Zeus Capital Research Director Robin Savage caught up with DirectorsTalk for an exclusive interview to discuss City of London Investment Group PLC (LON:CLIG)
Q1: Now Robin, this morning City of London Investment Group has released a pre-close trading update for the six months to the 31st December and the headline suggests a 61% in its profits before tax to £5.8 million. Is this as impressive as it looks?
A1: Well, yes. City of London Investment Group’s (CLIG) first quarter and second quarter profits have both exceeded expectations set by management in September when CLIG reported its full year results to June 2016. I estimate that the first half adjusted EPS, which isn’t in the scope today but I estimate it that it is 17.2p a share and this is just over 50% of my expectation for the year to June ’17 which is 34p. The improvement on last years’ first half is driven largely by the impact of sterling weakness against the US dollar and the improvement in emerging market equities, in 2016 the Morgan Stanley MXEF index was up 8.6% in US dollar terms and up 30% in sterling so clearly that’s a great help for the first half of the current financial year.

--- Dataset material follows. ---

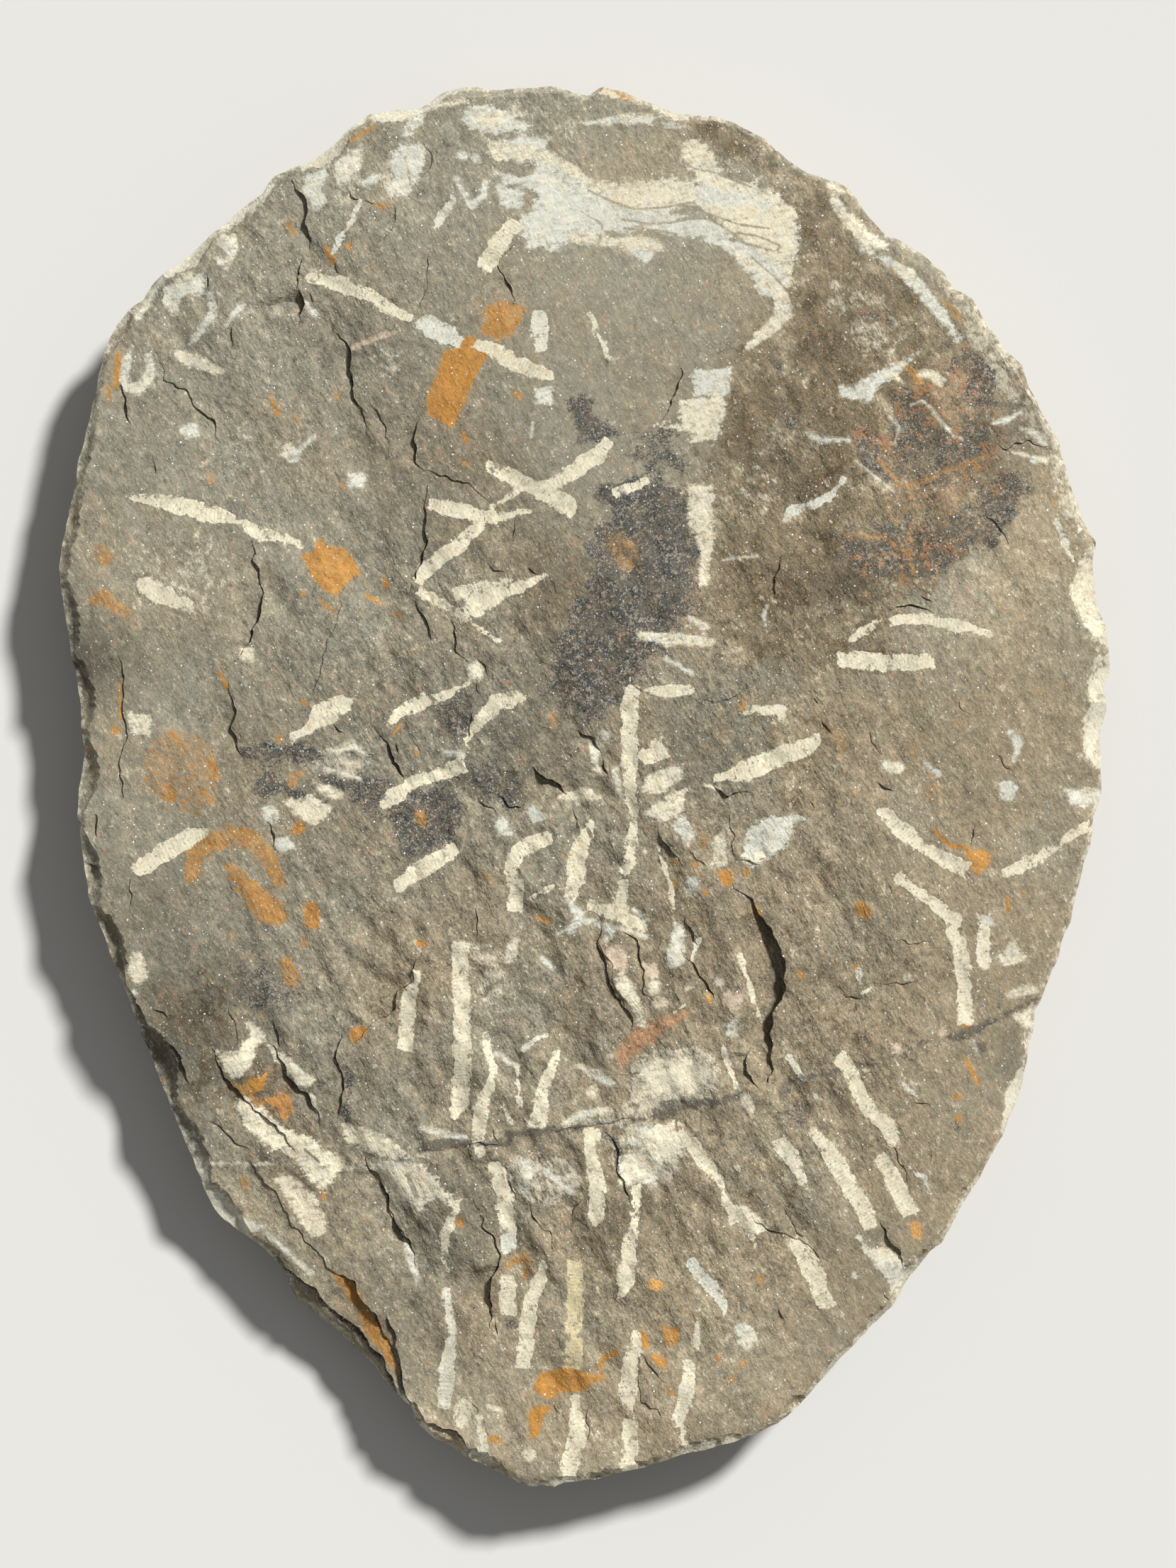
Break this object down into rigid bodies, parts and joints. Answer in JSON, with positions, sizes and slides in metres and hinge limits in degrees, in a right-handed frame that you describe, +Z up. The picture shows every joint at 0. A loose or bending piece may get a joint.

I should draw investors’ attention to management’s commentary on its own investment performance in the past six months, the management reveal that the closed end funds that they manage were up 3.5% in US dollar terms compared to the index which was up 4.5% in that six month period. The underperformance in this six month period is attributable to their weak country allocation and poor performance on specific closed end fund investments. Over longer periods, CLIG’s investment performance is normally in the first and second quartiles, whilst their short-term performance is not up to their long-term standards I would observe that the best time to buy closed end funds is when the discounts are widest. The management observed that the size weighted average discounts are now at 13%-14% so now is a good time to consider investing in a manager of emerging markets closed end funds such as City of London Investment Group PLC.
Q2: So, the first half of CLIG’s financial year was good, what’s the current trading like and what are the prospects for the second half and beyond
A2: The first weeks of 2017 have been good so 2017 calendar year has started well. The MXEF index is up a further 3.1% in US dollars and up 5.5% in sterling so this improvement provides a following wind for CLIG and their own operating performance. Management have provided clear guidance for all investors in the form of a template, this template and the assumptions underlying the template are set out in today’s statement and also on their website. The management expect the second half to generate slightly more profit than the first half however we should always remember that markets go down as well as up and sterling can strengthen as well as weaken. My forecasts assume no change in the emerging market index over this year or next and we assume the exchange rate is 1.25 dollars to the pound when a few months ago I was assuming it was more like 1.33 to the pound, with the pound trading at 1.21 the second half should be good even if the pound strengthens so obviously if the pound weakens the it’ll be even better. So, I feel confident that City Of London Investment Group’s full year results to 30th June 2017 will be impressive and there is scope for growth in 2018 based on their gathering further assets under management.
Q3: On valuation, CLIG’s shares are up 14% over the past year which is 21.5% with dividends reinvested, what do you think is the right price for CLIG shares?
A3: Well, a good starting point for every investment is the dividend yield, essentially is the technical point, most other valuations methods are a way of assessing the sustainable dividend yield but that’s a technical point we could discuss in depth but if we look at the past 6 years, CLIG has paid 24p in dividends each year, it’s maintained a 24p dividend per share. City of London Investment Group has a strong balance sheet, it’s got no debt, it’s got net cash of over £10 million, the business model requires minimal additional capital and targets a dividend cover of 1.2 times, that is an 83% pay-out ratio that the Board normally expects to be able to deliver. I expect CLIG will increase its adjusted EPS from 23.7p for last financial year to 34p this year so that’s a significant increase this year, the dividend cover should have been proved from just under 1 times last year to well over the Board’s targets of 1.2, I’m expecting dividend cover on an unchanged 24p dividend of 1.45 on my forecasts. So, I expect the Board will leave its interim dividend per share unchanged at 8p a share and come the decision on the final dividend to increase the final dividend by a penny to 17p a share, making a total of 25p a share. On a total of 25p total dividend per share, CLIG’s shares would provide shareholders a 7.1% dividend yield with prospects of growth in the year to 2018. This dividend yield is 90% higher than the market as a whole which is yielding 3.7% and in my view a sensible dividend yield for a business such as City of London Investment Group, which is sensitive to financial markets and sterling’s value relative to the US dollar, is a 50% premium to the market yield, in other words a 5.55% dividend yield. On that dividend yield CLIG shares would be trading at £4.55 compared to £3.50 where it is trading at the moment.